* What the exercise asks *
Write the data out again in full, with no departure from the original.

* Source excerpt *
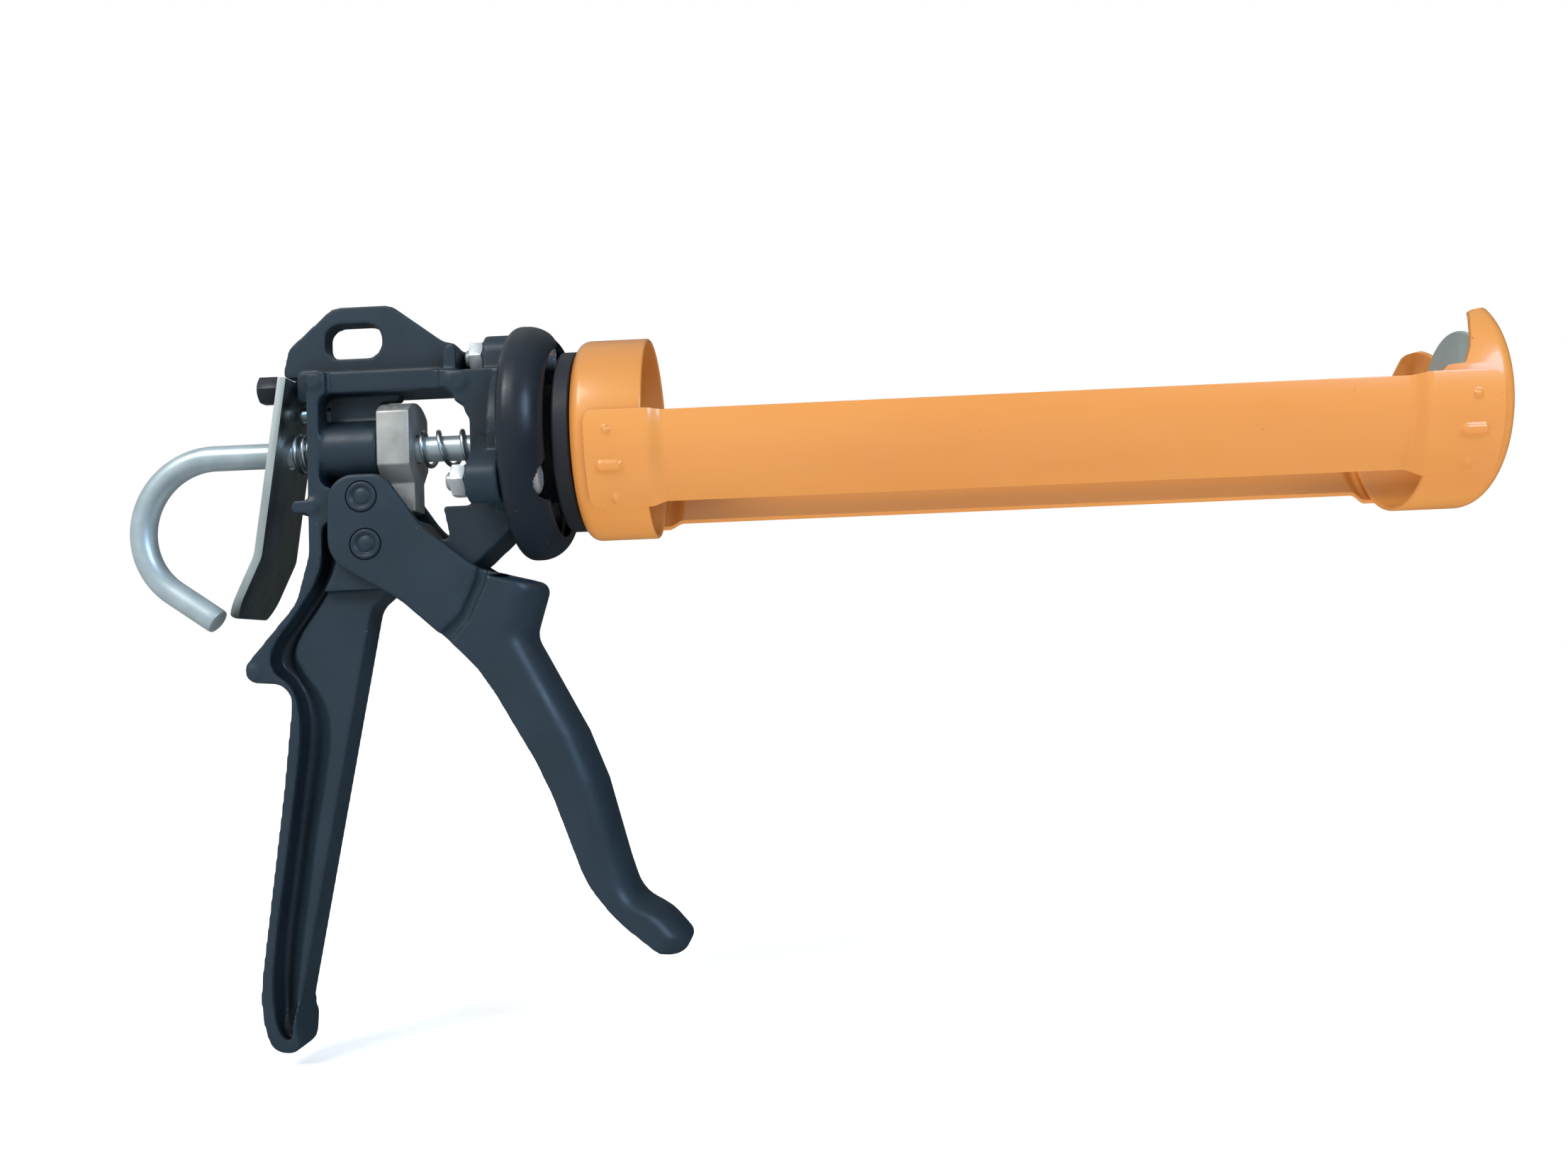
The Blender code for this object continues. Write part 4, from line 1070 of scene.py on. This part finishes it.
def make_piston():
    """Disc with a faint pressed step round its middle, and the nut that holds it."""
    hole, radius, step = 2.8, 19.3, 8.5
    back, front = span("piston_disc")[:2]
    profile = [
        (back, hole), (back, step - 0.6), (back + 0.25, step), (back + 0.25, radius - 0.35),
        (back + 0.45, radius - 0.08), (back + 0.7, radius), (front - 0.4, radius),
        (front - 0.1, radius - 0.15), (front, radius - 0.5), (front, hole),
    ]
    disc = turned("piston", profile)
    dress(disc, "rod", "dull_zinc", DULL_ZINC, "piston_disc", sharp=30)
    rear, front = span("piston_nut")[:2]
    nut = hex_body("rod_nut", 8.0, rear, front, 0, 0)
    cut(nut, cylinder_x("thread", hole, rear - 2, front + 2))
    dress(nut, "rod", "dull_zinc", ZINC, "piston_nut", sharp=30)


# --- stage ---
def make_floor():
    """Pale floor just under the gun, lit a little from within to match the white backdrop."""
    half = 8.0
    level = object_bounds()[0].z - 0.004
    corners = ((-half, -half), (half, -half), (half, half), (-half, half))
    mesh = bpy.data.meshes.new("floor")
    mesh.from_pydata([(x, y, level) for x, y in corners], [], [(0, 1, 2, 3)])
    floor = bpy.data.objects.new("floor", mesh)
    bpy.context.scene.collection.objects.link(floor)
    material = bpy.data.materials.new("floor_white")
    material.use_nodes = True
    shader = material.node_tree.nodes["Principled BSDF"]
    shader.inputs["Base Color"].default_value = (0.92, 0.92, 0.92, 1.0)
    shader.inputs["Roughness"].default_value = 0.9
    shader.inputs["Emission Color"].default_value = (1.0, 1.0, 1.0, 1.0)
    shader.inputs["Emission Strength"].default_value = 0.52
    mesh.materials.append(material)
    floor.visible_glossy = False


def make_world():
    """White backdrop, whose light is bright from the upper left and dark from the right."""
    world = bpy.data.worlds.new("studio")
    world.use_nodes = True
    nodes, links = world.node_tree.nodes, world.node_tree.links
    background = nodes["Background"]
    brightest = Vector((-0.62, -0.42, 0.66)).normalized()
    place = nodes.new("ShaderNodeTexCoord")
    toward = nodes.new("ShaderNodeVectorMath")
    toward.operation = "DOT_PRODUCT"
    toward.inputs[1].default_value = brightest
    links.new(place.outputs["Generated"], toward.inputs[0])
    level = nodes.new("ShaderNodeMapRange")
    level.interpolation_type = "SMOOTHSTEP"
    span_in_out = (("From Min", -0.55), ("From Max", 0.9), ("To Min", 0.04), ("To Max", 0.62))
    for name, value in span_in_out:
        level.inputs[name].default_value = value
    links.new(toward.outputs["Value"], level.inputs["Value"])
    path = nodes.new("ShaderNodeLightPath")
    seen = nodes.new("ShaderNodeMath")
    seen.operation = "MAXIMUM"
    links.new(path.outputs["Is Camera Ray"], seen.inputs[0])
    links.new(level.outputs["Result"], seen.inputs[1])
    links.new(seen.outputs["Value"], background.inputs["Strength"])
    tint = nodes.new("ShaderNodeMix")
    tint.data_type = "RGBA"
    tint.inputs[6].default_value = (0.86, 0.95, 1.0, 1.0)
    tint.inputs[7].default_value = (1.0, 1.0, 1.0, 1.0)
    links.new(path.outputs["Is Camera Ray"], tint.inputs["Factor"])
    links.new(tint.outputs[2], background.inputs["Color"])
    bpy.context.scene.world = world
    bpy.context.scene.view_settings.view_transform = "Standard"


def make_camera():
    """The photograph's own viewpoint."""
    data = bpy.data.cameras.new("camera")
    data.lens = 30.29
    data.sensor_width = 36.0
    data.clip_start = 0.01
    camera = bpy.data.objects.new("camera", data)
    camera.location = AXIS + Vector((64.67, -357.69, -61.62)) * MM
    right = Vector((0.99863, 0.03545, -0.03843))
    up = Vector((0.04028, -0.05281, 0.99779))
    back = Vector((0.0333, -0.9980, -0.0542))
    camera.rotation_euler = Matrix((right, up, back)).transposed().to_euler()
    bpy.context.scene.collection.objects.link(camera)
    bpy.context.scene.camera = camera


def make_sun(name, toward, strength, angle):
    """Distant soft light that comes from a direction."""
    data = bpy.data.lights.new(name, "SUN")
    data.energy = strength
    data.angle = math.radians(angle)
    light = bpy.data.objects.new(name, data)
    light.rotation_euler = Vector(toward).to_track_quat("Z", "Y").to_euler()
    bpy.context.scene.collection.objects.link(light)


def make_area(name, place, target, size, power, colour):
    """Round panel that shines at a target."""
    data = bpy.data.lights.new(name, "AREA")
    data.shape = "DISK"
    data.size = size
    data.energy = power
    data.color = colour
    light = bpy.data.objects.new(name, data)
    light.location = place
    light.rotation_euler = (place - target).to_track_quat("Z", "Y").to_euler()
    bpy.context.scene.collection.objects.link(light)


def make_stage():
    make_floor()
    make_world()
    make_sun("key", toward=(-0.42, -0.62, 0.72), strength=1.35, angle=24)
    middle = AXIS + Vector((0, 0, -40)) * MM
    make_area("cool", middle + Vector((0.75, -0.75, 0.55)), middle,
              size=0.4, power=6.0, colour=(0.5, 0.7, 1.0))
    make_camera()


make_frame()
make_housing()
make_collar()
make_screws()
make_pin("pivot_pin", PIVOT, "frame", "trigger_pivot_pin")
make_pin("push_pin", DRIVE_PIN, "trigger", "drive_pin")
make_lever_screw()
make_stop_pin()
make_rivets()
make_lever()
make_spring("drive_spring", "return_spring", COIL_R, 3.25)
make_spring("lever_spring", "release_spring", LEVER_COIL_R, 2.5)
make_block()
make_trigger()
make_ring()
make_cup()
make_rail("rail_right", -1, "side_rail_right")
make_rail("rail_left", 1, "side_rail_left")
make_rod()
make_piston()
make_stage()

* The response *
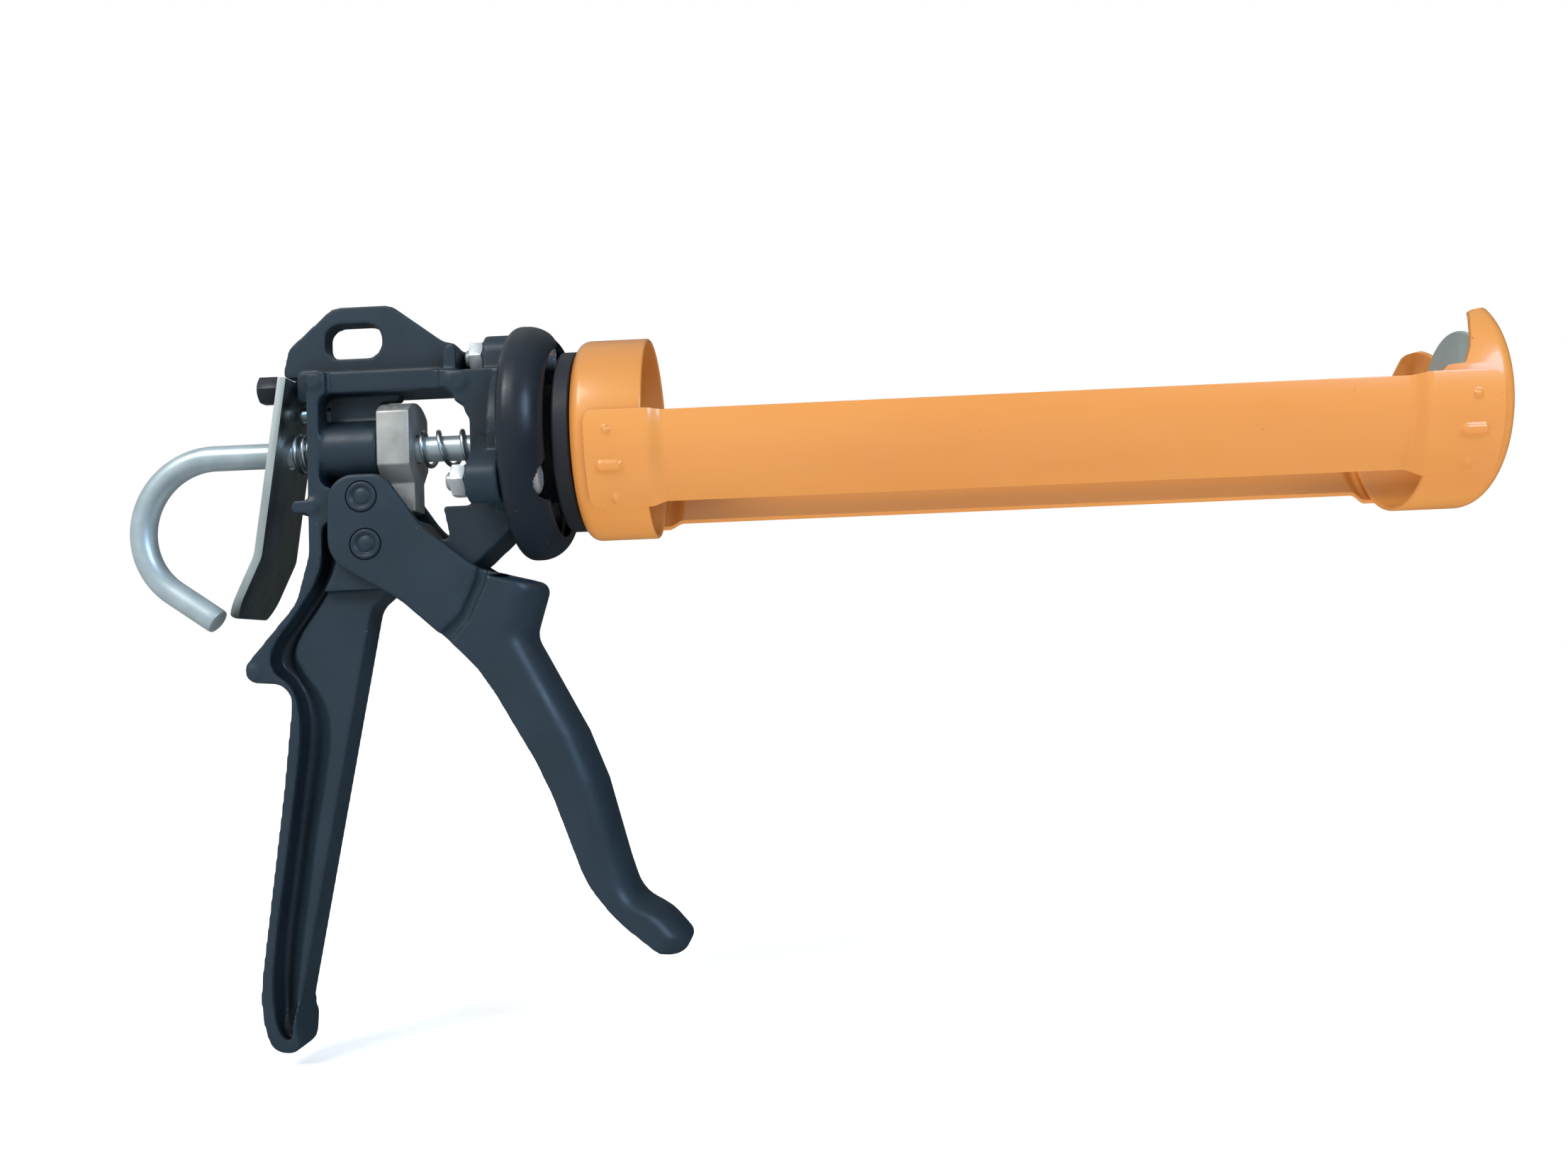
The Blender code for this object continues. Write part 4, from line 1070 of scene.py on. This part finishes it.
def make_piston():
    """Disc with a faint pressed step round its middle, and the nut that holds it."""
    hole, radius, step = 2.8, 19.3, 8.5
    back, front = span("piston_disc")[:2]
    profile = [
        (back, hole), (back, step - 0.6), (back + 0.25, step), (back + 0.25, radius - 0.35),
        (back + 0.45, radius - 0.08), (back + 0.7, radius), (front - 0.4, radius),
        (front - 0.1, radius - 0.15), (front, radius - 0.5), (front, hole),
    ]
    disc = turned("piston", profile)
    dress(disc, "rod", "dull_zinc", DULL_ZINC, "piston_disc", sharp=30)
    rear, front = span("piston_nut")[:2]
    nut = hex_body("rod_nut", 8.0, rear, front, 0, 0)
    cut(nut, cylinder_x("thread", hole, rear - 2, front + 2))
    dress(nut, "rod", "dull_zinc", ZINC, "piston_nut", sharp=30)


# --- stage ---
def make_floor():
    """Pale floor just under the gun, lit a little from within to match the white backdrop."""
    half = 8.0
    level = object_bounds()[0].z - 0.004
    corners = ((-half, -half), (half, -half), (half, half), (-half, half))
    mesh = bpy.data.meshes.new("floor")
    mesh.from_pydata([(x, y, level) for x, y in corners], [], [(0, 1, 2, 3)])
    floor = bpy.data.objects.new("floor", mesh)
    bpy.context.scene.collection.objects.link(floor)
    material = bpy.data.materials.new("floor_white")
    material.use_nodes = True
    shader = material.node_tree.nodes["Principled BSDF"]
    shader.inputs["Base Color"].default_value = (0.92, 0.92, 0.92, 1.0)
    shader.inputs["Roughness"].default_value = 0.9
    shader.inputs["Emission Color"].default_value = (1.0, 1.0, 1.0, 1.0)
    shader.inputs["Emission Strength"].default_value = 0.52
    mesh.materials.append(material)
    floor.visible_glossy = False


def make_world():
    """White backdrop, whose light is bright from the upper left and dark from the right."""
    world = bpy.data.worlds.new("studio")
    world.use_nodes = True
    nodes, links = world.node_tree.nodes, world.node_tree.links
    background = nodes["Background"]
    brightest = Vector((-0.62, -0.42, 0.66)).normalized()
    place = nodes.new("ShaderNodeTexCoord")
    toward = nodes.new("ShaderNodeVectorMath")
    toward.operation = "DOT_PRODUCT"
    toward.inputs[1].default_value = brightest
    links.new(place.outputs["Generated"], toward.inputs[0])
    level = nodes.new("ShaderNodeMapRange")
    level.interpolation_type = "SMOOTHSTEP"
    span_in_out = (("From Min", -0.55), ("From Max", 0.9), ("To Min", 0.04), ("To Max", 0.62))
    for name, value in span_in_out:
        level.inputs[name].default_value = value
    links.new(toward.outputs["Value"], level.inputs["Value"])
    path = nodes.new("ShaderNodeLightPath")
    seen = nodes.new("ShaderNodeMath")
    seen.operation = "MAXIMUM"
    links.new(path.outputs["Is Camera Ray"], seen.inputs[0])
    links.new(level.outputs["Result"], seen.inputs[1])
    links.new(seen.outputs["Value"], background.inputs["Strength"])
    tint = nodes.new("ShaderNodeMix")
    tint.data_type = "RGBA"
    tint.inputs[6].default_value = (0.86, 0.95, 1.0, 1.0)
    tint.inputs[7].default_value = (1.0, 1.0, 1.0, 1.0)
    links.new(path.outputs["Is Camera Ray"], tint.inputs["Factor"])
    links.new(tint.outputs[2], background.inputs["Color"])
    bpy.context.scene.world = world
    bpy.context.scene.view_settings.view_transform = "Standard"


def make_camera():
    """The photograph's own viewpoint."""
    data = bpy.data.cameras.new("camera")
    data.lens = 30.29
    data.sensor_width = 36.0
    data.clip_start = 0.01
    camera = bpy.data.objects.new("camera", data)
    camera.location = AXIS + Vector((64.67, -357.69, -61.62)) * MM
    right = Vector((0.99863, 0.03545, -0.03843))
    up = Vector((0.04028, -0.05281, 0.99779))
    back = Vector((0.0333, -0.9980, -0.0542))
    camera.rotation_euler = Matrix((right, up, back)).transposed().to_euler()
    bpy.context.scene.collection.objects.link(camera)
    bpy.context.scene.camera = camera


def make_sun(name, toward, strength, angle):
    """Distant soft light that comes from a direction."""
    data = bpy.data.lights.new(name, "SUN")
    data.energy = strength
    data.angle = math.radians(angle)
    light = bpy.data.objects.new(name, data)
    light.rotation_euler = Vector(toward).to_track_quat("Z", "Y").to_euler()
    bpy.context.scene.collection.objects.link(light)


def make_area(name, place, target, size, power, colour):
    """Round panel that shines at a target."""
    data = bpy.data.lights.new(name, "AREA")
    data.shape = "DISK"
    data.size = size
    data.energy = power
    data.color = colour
    light = bpy.data.objects.new(name, data)
    light.location = place
    light.rotation_euler = (place - target).to_track_quat("Z", "Y").to_euler()
    bpy.context.scene.collection.objects.link(light)


def make_stage():
    make_floor()
    make_world()
    make_sun("key", toward=(-0.42, -0.62, 0.72), strength=1.35, angle=24)
    middle = AXIS + Vector((0, 0, -40)) * MM
    make_area("cool", middle + Vector((0.75, -0.75, 0.55)), middle,
              size=0.4, power=6.0, colour=(0.5, 0.7, 1.0))
    make_camera()


make_frame()
make_housing()
make_collar()
make_screws()
make_pin("pivot_pin", PIVOT, "frame", "trigger_pivot_pin")
make_pin("push_pin", DRIVE_PIN, "trigger", "drive_pin")
make_lever_screw()
make_stop_pin()
make_rivets()
make_lever()
make_spring("drive_spring", "return_spring", COIL_R, 3.25)
make_spring("lever_spring", "release_spring", LEVER_COIL_R, 2.5)
make_block()
make_trigger()
make_ring()
make_cup()
make_rail("rail_right", -1, "side_rail_right")
make_rail("rail_left", 1, "side_rail_left")
make_rod()
make_piston()
make_stage()